The playbook hasn’t changed: get blocked, come back louder, make the people who blocked you look helpless.
The Man Behind It All: A Hong Kong Mystery
As the story kept spreading, attention turned toward the person who built all of this.
MissAV’s founder is a Hong Kong man whose real name remains completely unknown to this day. When the 2008 financial crisis left him unable to find work, he decided to start his own business — an adult content website. He had no formal background in IT, but had experience running web hosting services. Within six years, the site was drawing over 10 million visits. He had built a piracy empire almost by accident.

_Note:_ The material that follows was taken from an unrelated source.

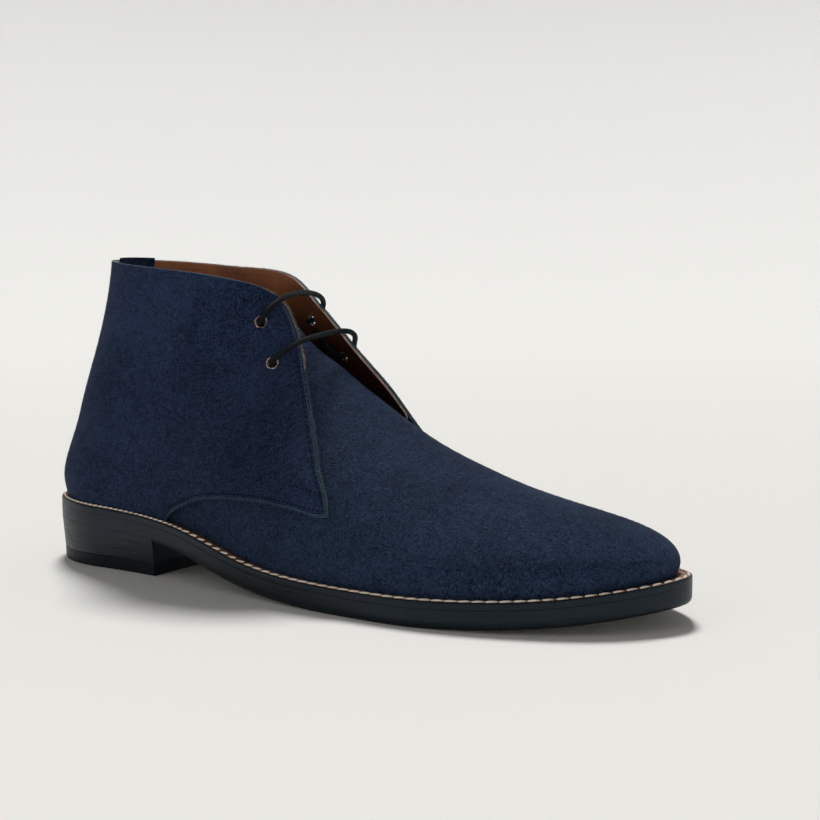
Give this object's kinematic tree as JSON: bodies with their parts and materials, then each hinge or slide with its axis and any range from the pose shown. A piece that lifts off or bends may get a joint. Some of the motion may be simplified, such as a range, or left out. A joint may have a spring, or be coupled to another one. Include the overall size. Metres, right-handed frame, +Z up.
{
  "type": "chukka boot",
  "caption": "Ankle-high suede chukka boot for the right foot, with open lacing over a tongue, leather lining, stitched welt, dark sole and low stacked heel.",
  "frame": {"origin": "middle of the space that the boot stands on, at floor height", "axes": "+X to the toe, +Y to the inner side of the foot, +Z up"},
  "size_m": [0.305, 0.1032, 0.1366],
  "materials": {
    "suede": "napped navy suede",
    "lining": "smooth cognac-brown lining leather",
    "welt": "tan welt with a blackened edge and cream stitches",
    "sole": "black sole leather with a waxed edge",
    "heel": "black stacked heel lifts",
    "top_piece": "matt black rubber",
    "lace": "thin round waxed cord"
  },
  "bodies": {
    "root": {"outsole": "sole", "welt": "welt", "heel_block": "heel", "heel_top_piece": "top_piece", "insole": "lining", "upper": "suede", "tongue": "suede", "lace": "lace"}
  },
  "joints": []
}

The details get stranger from there. In a 2015 online interview, he mentioned that he personally had little familiarity with the adult film industry and rarely watched the content on his own site. He also noted that most of his behind-the-scenes staff were married women — a demographic that shattered most assumptions about who actually runs these operations. He had also reportedly used the site’s platform to encourage users to engage with civic issues and participate in social movements.

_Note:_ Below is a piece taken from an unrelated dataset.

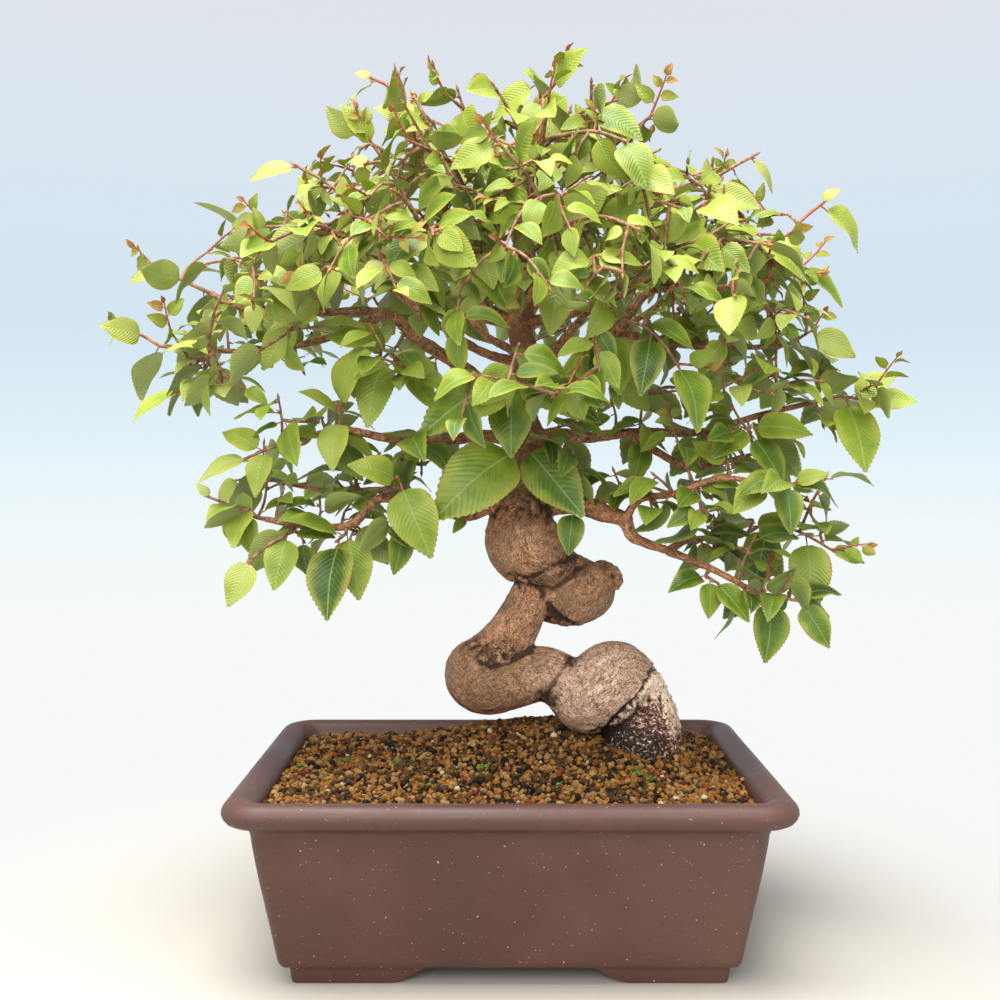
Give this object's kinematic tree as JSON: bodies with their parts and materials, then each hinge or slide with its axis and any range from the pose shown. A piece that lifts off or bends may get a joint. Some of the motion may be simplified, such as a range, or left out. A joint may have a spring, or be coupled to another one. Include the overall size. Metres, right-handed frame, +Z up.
{
  "type": "potted bonsai tree",
  "caption": "Korean hornbeam bonsai with a thick snaking trunk and a broad leafy dome, in an unglazed rectangular clay pot filled with granular soil.",
  "frame": {"origin": "middle of the whole part's box in plan, on the plane that the pot's four feet stand on", "axes": "+X along the pot's long side, -Y to the front of the tree, +Z up"},
  "size_m": [0.366, 0.2296, 0.384],
  "materials": {
    "clay": "unglazed, satin",
    "soil": "loose fired clay and stone grains",
    "bark": "smooth grey-brown bark",
    "leaf": "thin living leaf, satin above and matt below",
    "drain_mesh": "matt"
  },
  "bodies": {
    "root": {"drain_screen_left": "drain_mesh", "drain_screen_right": "drain_mesh", "pot": "clay", "soil": "soil", "spray_dome_1_1": "leaf", "spray_dome_1_2": "leaf", "spray_dome_1_3": "leaf", "spray_dome_1_4": "leaf", "spray_dome_2_1": "leaf", "spray_dome_2_2": "leaf", "spray_dome_2_3": "leaf", "spray_dome_2_4": "leaf", "spray_dome_2_5": "leaf", "spray_dome_2_6": "leaf", "spray_dome_2_7": "leaf", "spray_dome_3_1": "leaf", "spray_dome_3_10": "leaf", "spray_dome_3_11": "leaf", "spray_dome_3_2": "leaf", "spray_dome_3_3": "leaf", "spray_dome_3_4": "leaf", "spray_dome_3_5": "leaf", "spray_dome_3_6": "leaf", "spray_dome_3_7": "leaf", "spray_dome_3_8": "leaf", "spray_dome_3_9": "leaf", "spray_front_left": "leaf", "spray_front_lower": "leaf", "spray_front_right": "leaf", "spray_front_upper": "leaf", "spray_left_edge": "leaf", "spray_left_inner": "leaf", "spray_left_low_back": "leaf", "spray_left_pad_inner": "leaf", "spray_left_pad_middle": "leaf", "spray_left_pad_outer": "leaf", "spray_left_pad_tip": "leaf", "spray_left_shade": "leaf", "spray_left_shoulder": "leaf", "spray_left_skirt": "leaf", "spray_left_tip": "leaf", "spray_left_top": "leaf", "spray_left_upper": "leaf", "spray_peak": "leaf", "spray_right_centre": "leaf", "spray_right_edge": "leaf", "spray_right_middle": "leaf", "spray_right_pad_back": "leaf", "spray_right_pad_inner": "leaf", "spray_right_pad_tip": "leaf", "spray_right_pad_upper": "leaf", "spray_right_shade": "leaf", "spray_right_skirt": "leaf", "spray_right_tip": "leaf", "spray_top_left": "leaf", "spray_top_right": "leaf", "trunk": "bark"}
  },
  "joints": []
}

A man who runs one of Asia’s largest piracy sites, seldom watches its content, employs mostly married women, and lectures his users about civic responsibility. The contradictions are almost too much to square.
The Government’s Problem: Patches, Not Solutions
Facing a site that had returned within a day and mocked them on the way back, officials struck a defiant tone. Health Minister Shih Chung-liang stated: “If it gets blocked and comes back online, we’ll block it again. If necessary, we can escalate the penalties and keep going.” He added that the ministry would explore more effective approaches in coordination with the Ministry of Digital Affairs.
But the math is brutal. Registering a new domain takes minutes. Issuing a new government block order does not. Every cycle of block-and-return is another news cycle, another wave of curious new visitors, another headline the site didn’t have to pay for.
DNS filtering, on its own, is a band-aid on a broken pipe. Without pressure on payment processors, hosting infrastructure, or through international legal cooperation, enforcement actions risk becoming, again and again, free advertising.
The saga ended — for now — with a homepage banner reading “Thank you, New Taipei City,” and a generation of Taiwanese internet users quietly noting down a new domain ending in .ai.
What it leaves behind is more than one website’s survival record. It’s a question that governments worldwide are still fumbling to answer: when the tools of regulation can’t keep pace with the self-healing speed of the internet, what does enforcement actually mean?
And somewhere, the nameless man from Hong Kong is probably watching all of this quietly, waiting for the next block notice to arrive — with the next domain name already registered and ready to go.